• WRITTEN EXERCISE: The exercise asks for every line of the data to be reproduced exactly.

• RECORD LIST:
• • • •

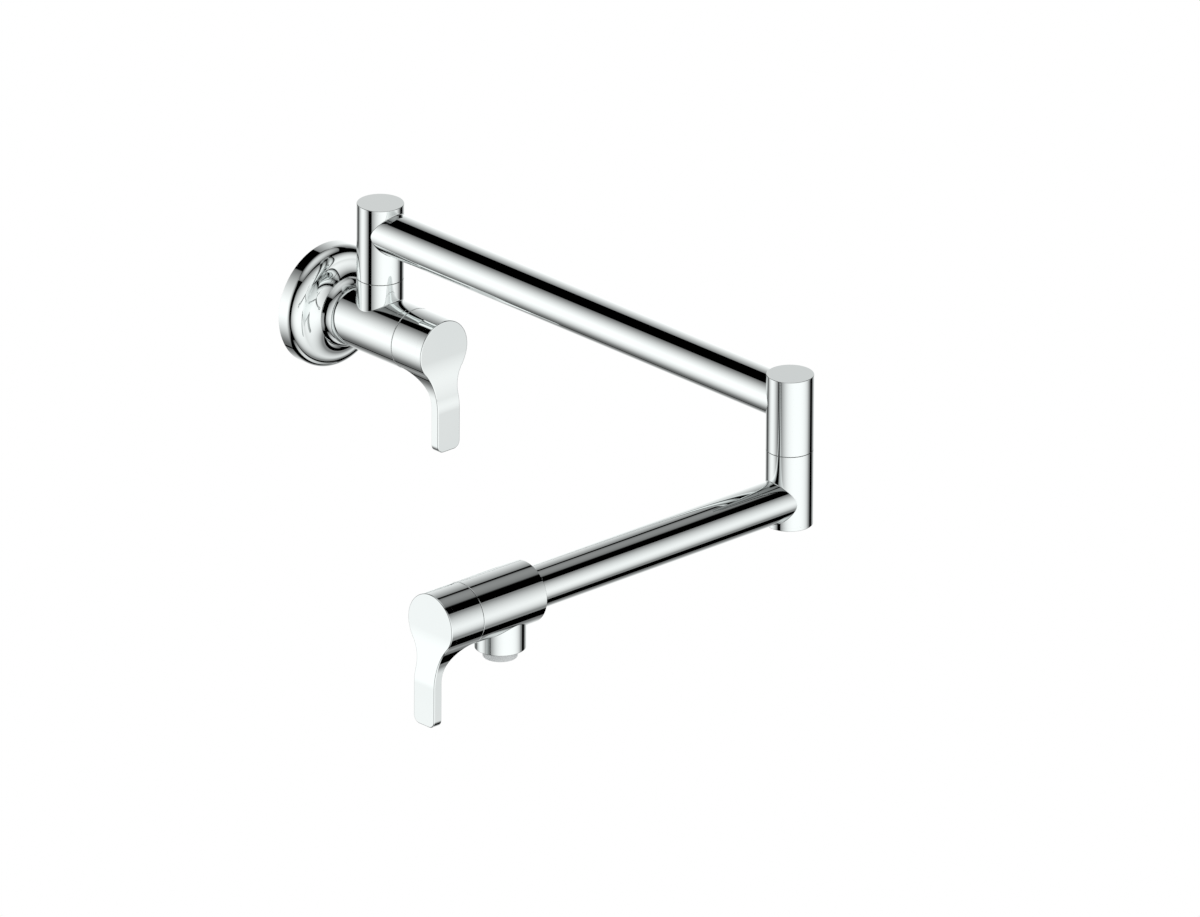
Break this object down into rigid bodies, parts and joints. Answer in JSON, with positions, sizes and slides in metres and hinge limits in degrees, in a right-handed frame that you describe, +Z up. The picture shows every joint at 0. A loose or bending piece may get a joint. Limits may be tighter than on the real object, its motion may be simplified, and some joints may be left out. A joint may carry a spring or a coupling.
{
  "type": "wall mounted pot filler",
  "caption": "Wall mounted pot filler: round flange, swivel posts that carry folding arms, a quarter-turn lever valve at the wall and another above the downward spout",
  "frame": {"origin": "centre of the wall flange's back face, on the axis of the wall valve", "axes": "+Z up, the wall is the plane Y = 0 and the part stands out of it towards -Y"},
  "size_m": [0.2958, 0.3777, 0.126],
  "materials": {
    "chrome": "mirror polished plating",
    "brass": "bare machined",
    "steel": "bare stainless",
    "rubber": "moulded black",
    "ceramic": "lapped ceramic",
    "bearing_plastic": "natural acetal",
    "aerator_plastic": "moulded pale grey"
  },
  "bodies": {
    "wall_base": {"wall_flange": "chrome", "flange_seal": "rubber", "mounting_plate": "steel", "body_grub_screws": "steel", "wall_valve_body": "chrome", "wall_seat_seal": "rubber", "wall_cartridge": "brass", "wall_fixed_disc": "ceramic", "wall_swivel_spigot": "brass", "wall_swivel_o_rings": "rubber", "wall_swivel_thrust_washer": "bearing_plastic", "wall_swivel_retaining_clip": "steel"},
    "wall_lever": {"wall_handle": "chrome", "wall_handle_grub_screw": "steel", "wall_spindle": "brass", "wall_spindle_ring": "rubber", "wall_turning_disc": "ceramic"},
    "upper_arm": {"wall_turning_post": "chrome", "wall_swivel_post_cap": "chrome", "upper_arm_tube": "chrome", "elbow_upper_post": "chrome", "elbow_swivel_spigot": "brass", "elbow_swivel_o_rings": "rubber", "elbow_swivel_thrust_washer": "bearing_plastic", "elbow_swivel_retaining_clip": "steel"},
    "lower_arm": {"elbow_lower_post": "chrome", "elbow_swivel_post_cap": "chrome", "lower_arm_tube": "chrome", "outlet_valve_body": "chrome", "outlet_seat_seal": "rubber", "outlet_cartridge": "brass", "outlet_fixed_disc": "ceramic", "spout_collar": "chrome", "aerator_ring": "aerator_plastic", "aerator_plate": "aerator_plastic", "aerator_mesh": "steel", "aerator_seal": "rubber"},
    "outlet_lever": {"outlet_handle": "chrome", "outlet_handle_grub_screw": "steel", "outlet_spindle": "brass", "outlet_spindle_ring": "rubber", "outlet_turning_disc": "ceramic"}
  },
  "joints": [
    {"name": "wall_swivel", "type": "hinge", "parent": "wall_base", "child": "upper_arm", "pos_m": [0, -0.0427, 0.0275], "axis": [0, 0, 1], "range_deg": [-90, 90]},
    {"name": "elbow_swivel", "type": "hinge", "parent": "upper_arm", "child": "lower_arm", "pos_m": [0, -0.3607, 0.0275], "axis": [0, 0, 1], "continuous": true},
    {"name": "wall_valve", "type": "hinge", "parent": "wall_base", "child": "wall_lever", "pos_m": [0, -0.0812, 0], "axis": [0, -1, 0], "range_deg": [0, 90]},
    {"name": "outlet_valve", "type": "hinge", "parent": "lower_arm", "child": "outlet_lever", "pos_m": [-0.246, -0.3607, 0], "axis": [-1, 0, 0], "range_deg": [0, 90]}
  ]
}
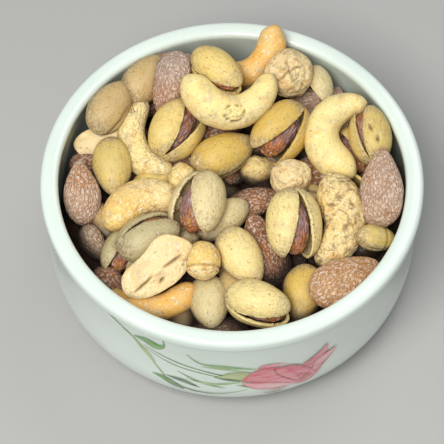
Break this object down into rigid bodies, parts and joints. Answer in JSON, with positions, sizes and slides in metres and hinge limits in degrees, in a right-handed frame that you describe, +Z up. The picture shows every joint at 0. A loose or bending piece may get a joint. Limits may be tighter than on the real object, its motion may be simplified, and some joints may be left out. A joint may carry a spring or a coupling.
{
  "type": "bowl of mixed nuts",
  "caption": "Round white bowl with a rounded lip and a flower sprig on its side, heaped with salted pistachios, cashews, almonds and round nuts.",
  "frame": {"origin": "centre of the bowl's underside, on the surface it stands on", "axes": "+Z up along the bowl's axis, -Y towards the side with the flower sprig, +X to the right seen from there"},
  "size_m": [0.12, 0.12, 0.0593],
  "materials": {
    "glazed_bowl": "glossy white glaze with a faint mint tint, smooth, with a printed sprig of leaves and a pink bud",
    "salted_nuts": "dry roasted nuts, cream to tan and brown, dusted with salt, matt with a slight sheen on the shells"
  },
  "bodies": {
    "root": {"bowl": "glazed_bowl", "nut_heap": "salted_nuts"}
  },
  "joints": []
}
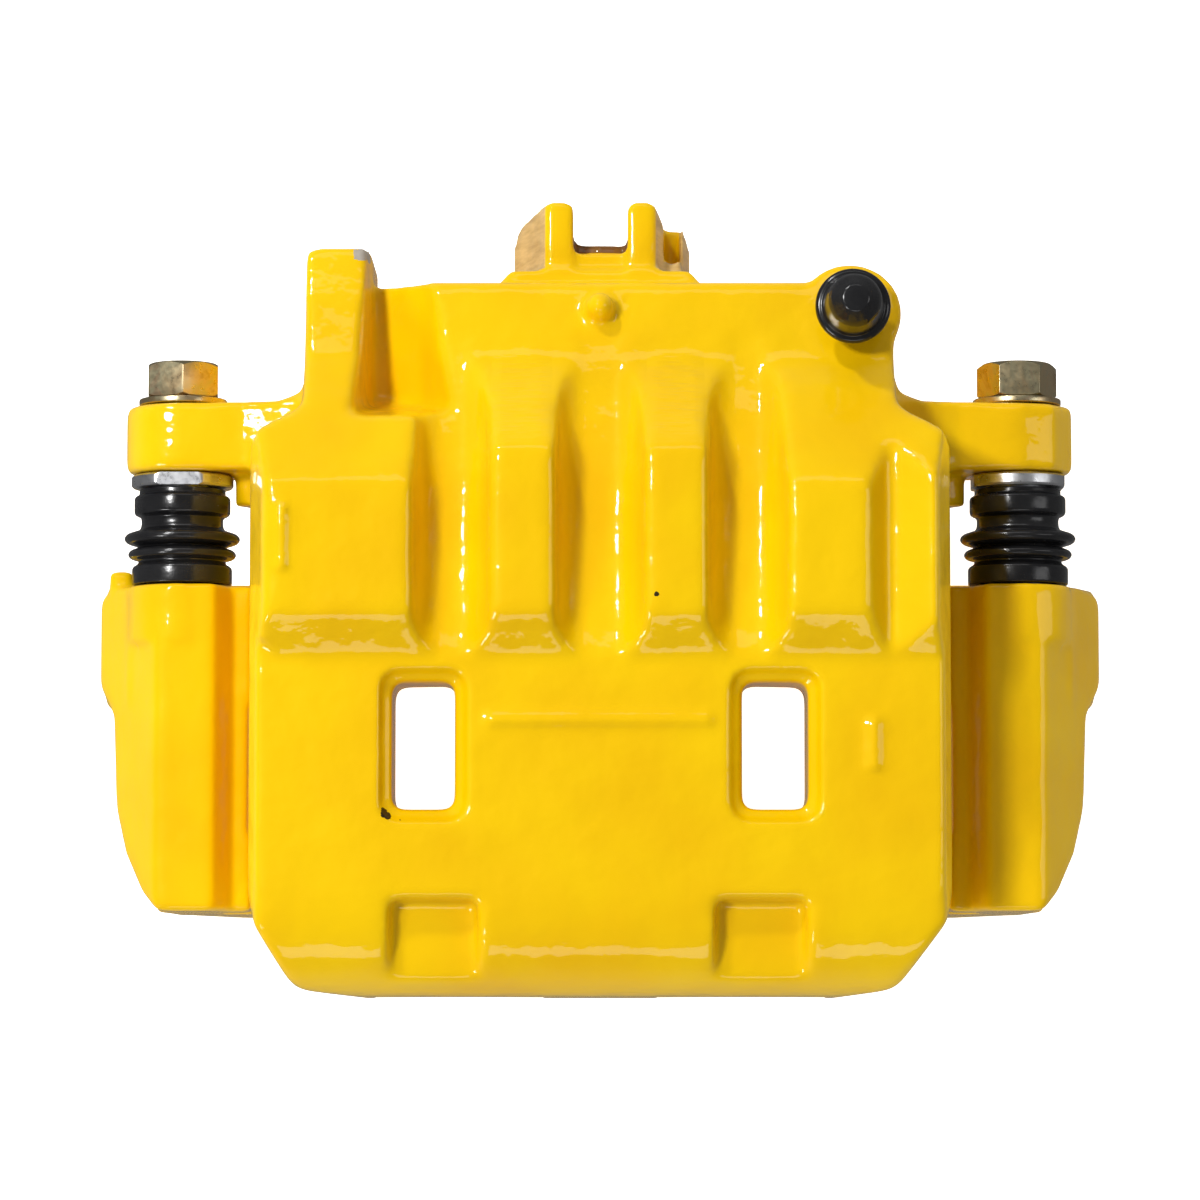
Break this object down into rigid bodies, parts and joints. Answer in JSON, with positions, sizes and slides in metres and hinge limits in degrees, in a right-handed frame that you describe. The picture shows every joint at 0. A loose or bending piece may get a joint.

• • • •

• SOLVED PROBLEM:
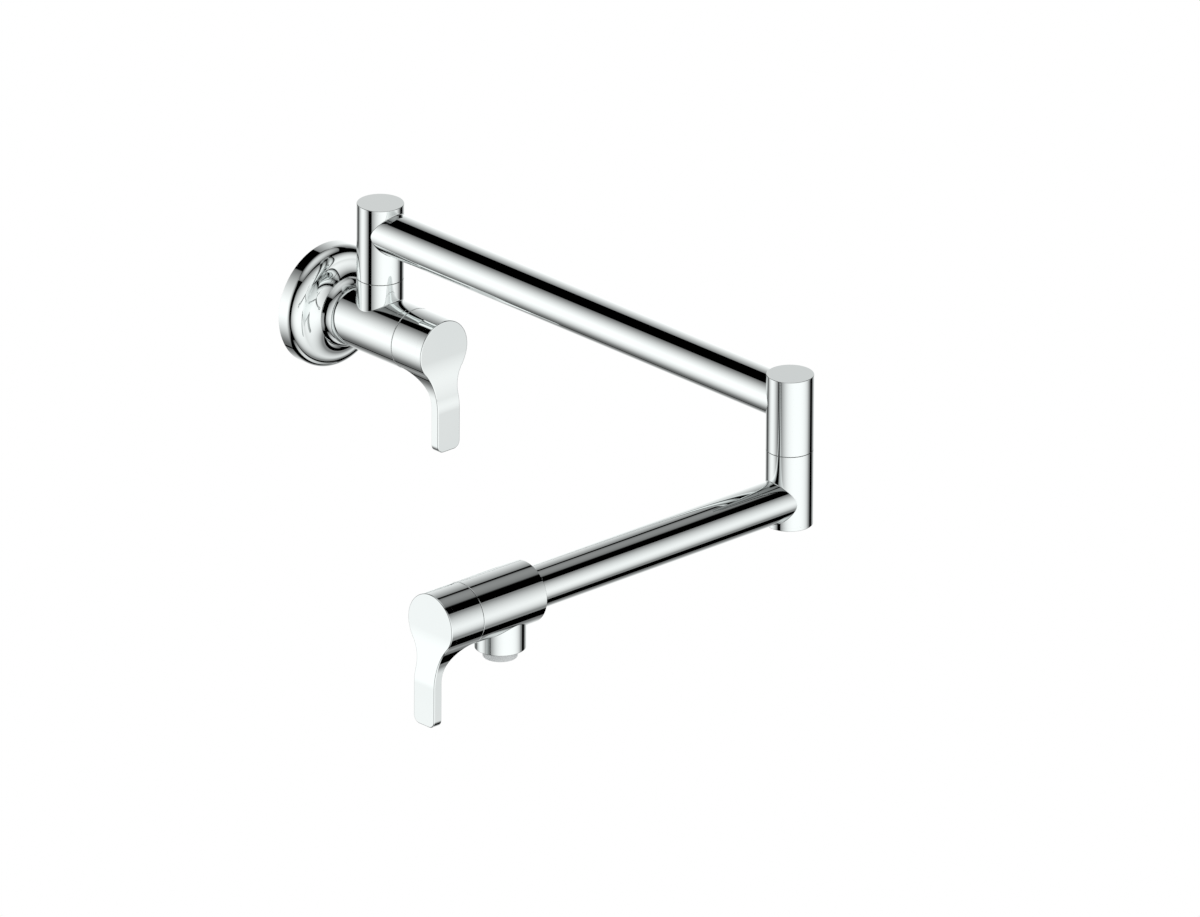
Break this object down into rigid bodies, parts and joints. Answer in JSON, with positions, sizes and slides in metres and hinge limits in degrees, in a right-handed frame that you describe, +Z up. The picture shows every joint at 0. A loose or bending piece may get a joint. Limits may be tighter than on the real object, its motion may be simplified, and some joints may be left out. A joint may carry a spring or a coupling.
{
  "type": "wall mounted pot filler",
  "caption": "Wall mounted pot filler: round flange, swivel posts that carry folding arms, a quarter-turn lever valve at the wall and another above the downward spout",
  "frame": {"origin": "centre of the wall flange's back face, on the axis of the wall valve", "axes": "+Z up, the wall is the plane Y = 0 and the part stands out of it towards -Y"},
  "size_m": [0.2958, 0.3777, 0.126],
  "materials": {
    "chrome": "mirror polished plating",
    "brass": "bare machined",
    "steel": "bare stainless",
    "rubber": "moulded black",
    "ceramic": "lapped ceramic",
    "bearing_plastic": "natural acetal",
    "aerator_plastic": "moulded pale grey"
  },
  "bodies": {
    "wall_base": {"wall_flange": "chrome", "flange_seal": "rubber", "mounting_plate": "steel", "body_grub_screws": "steel", "wall_valve_body": "chrome", "wall_seat_seal": "rubber", "wall_cartridge": "brass", "wall_fixed_disc": "ceramic", "wall_swivel_spigot": "brass", "wall_swivel_o_rings": "rubber", "wall_swivel_thrust_washer": "bearing_plastic", "wall_swivel_retaining_clip": "steel"},
    "wall_lever": {"wall_handle": "chrome", "wall_handle_grub_screw": "steel", "wall_spindle": "brass", "wall_spindle_ring": "rubber", "wall_turning_disc": "ceramic"},
    "upper_arm": {"wall_turning_post": "chrome", "wall_swivel_post_cap": "chrome", "upper_arm_tube": "chrome", "elbow_upper_post": "chrome", "elbow_swivel_spigot": "brass", "elbow_swivel_o_rings": "rubber", "elbow_swivel_thrust_washer": "bearing_plastic", "elbow_swivel_retaining_clip": "steel"},
    "lower_arm": {"elbow_lower_post": "chrome", "elbow_swivel_post_cap": "chrome", "lower_arm_tube": "chrome", "outlet_valve_body": "chrome", "outlet_seat_seal": "rubber", "outlet_cartridge": "brass", "outlet_fixed_disc": "ceramic", "spout_collar": "chrome", "aerator_ring": "aerator_plastic", "aerator_plate": "aerator_plastic", "aerator_mesh": "steel", "aerator_seal": "rubber"},
    "outlet_lever": {"outlet_handle": "chrome", "outlet_handle_grub_screw": "steel", "outlet_spindle": "brass", "outlet_spindle_ring": "rubber", "outlet_turning_disc": "ceramic"}
  },
  "joints": [
    {"name": "wall_swivel", "type": "hinge", "parent": "wall_base", "child": "upper_arm", "pos_m": [0, -0.0427, 0.0275], "axis": [0, 0, 1], "range_deg": [-90, 90]},
    {"name": "elbow_swivel", "type": "hinge", "parent": "upper_arm", "child": "lower_arm", "pos_m": [0, -0.3607, 0.0275], "axis": [0, 0, 1], "continuous": true},
    {"name": "wall_valve", "type": "hinge", "parent": "wall_base", "child": "wall_lever", "pos_m": [0, -0.0812, 0], "axis": [0, -1, 0], "range_deg": [0, 90]},
    {"name": "outlet_valve", "type": "hinge", "parent": "lower_arm", "child": "outlet_lever", "pos_m": [-0.246, -0.3607, 0], "axis": [-1, 0, 0], "range_deg": [0, 90]}
  ]
}
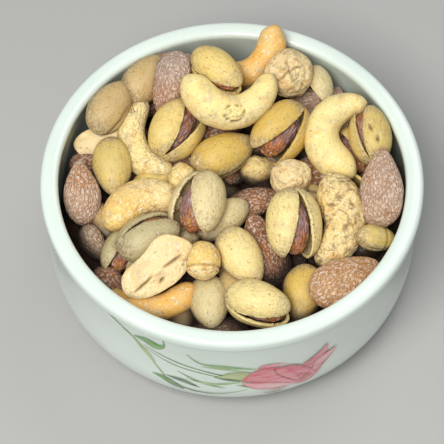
Break this object down into rigid bodies, parts and joints. Answer in JSON, with positions, sizes and slides in metres and hinge limits in degrees, in a right-handed frame that you describe, +Z up. The picture shows every joint at 0. A loose or bending piece may get a joint. Limits may be tighter than on the real object, its motion may be simplified, and some joints may be left out. A joint may carry a spring or a coupling.
{
  "type": "bowl of mixed nuts",
  "caption": "Round white bowl with a rounded lip and a flower sprig on its side, heaped with salted pistachios, cashews, almonds and round nuts.",
  "frame": {"origin": "centre of the bowl's underside, on the surface it stands on", "axes": "+Z up along the bowl's axis, -Y towards the side with the flower sprig, +X to the right seen from there"},
  "size_m": [0.12, 0.12, 0.0593],
  "materials": {
    "glazed_bowl": "glossy white glaze with a faint mint tint, smooth, with a printed sprig of leaves and a pink bud",
    "salted_nuts": "dry roasted nuts, cream to tan and brown, dusted with salt, matt with a slight sheen on the shells"
  },
  "bodies": {
    "root": {"bowl": "glazed_bowl", "nut_heap": "salted_nuts"}
  },
  "joints": []
}
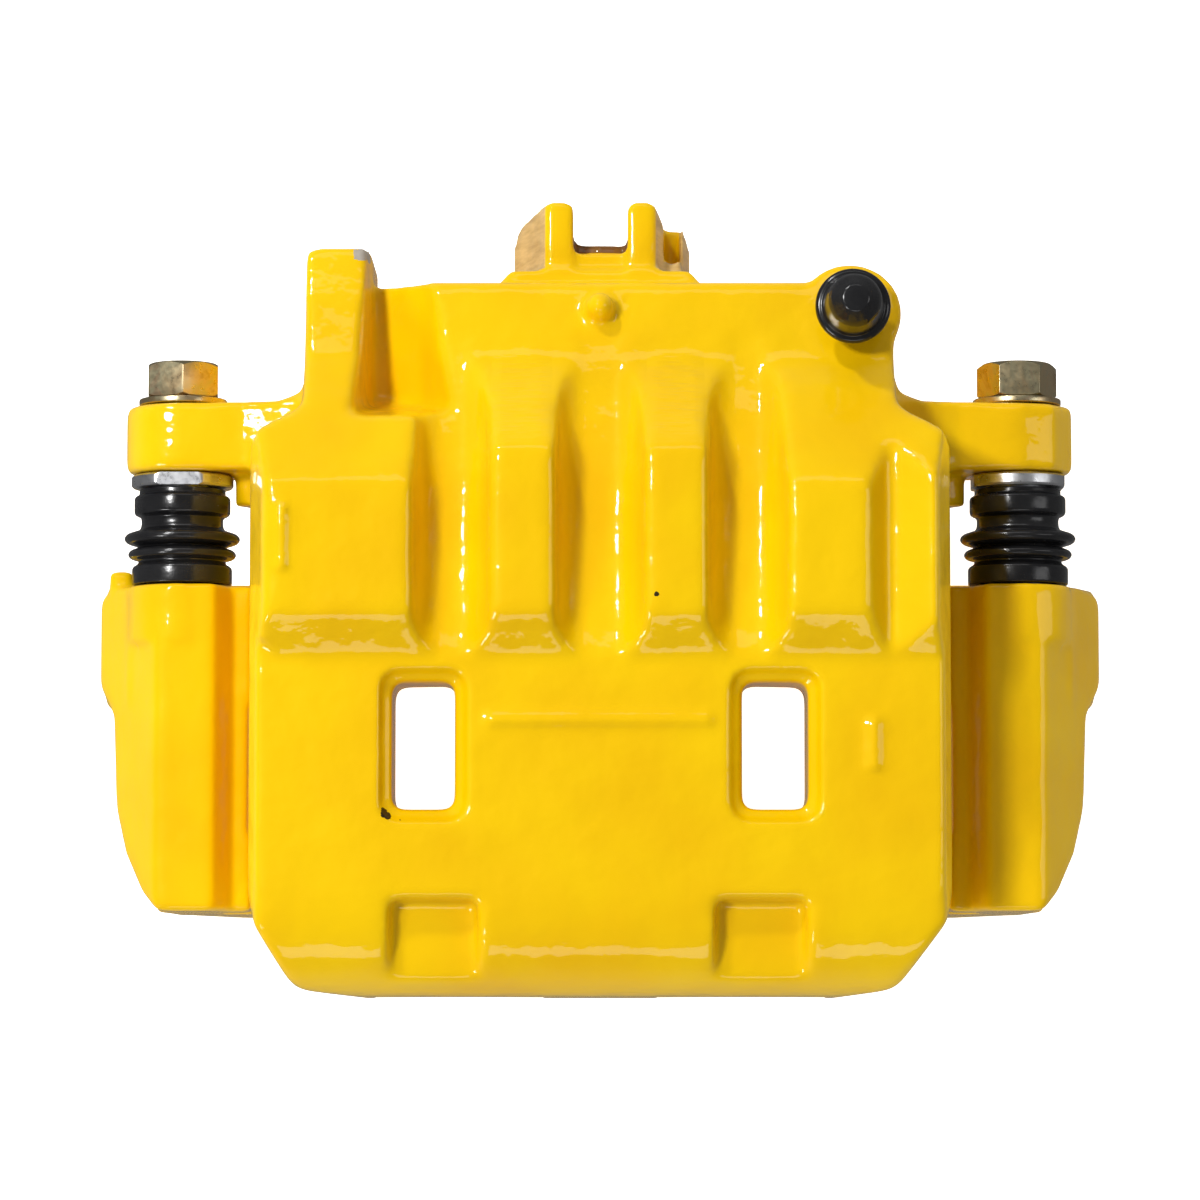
Break this object down into rigid bodies, parts and joints. Answer in JSON, with positions, sizes and slides in metres and hinge limits in degrees, in a right-handed frame that you describe. The picture shows every joint at 0. A loose or bending piece may get a joint.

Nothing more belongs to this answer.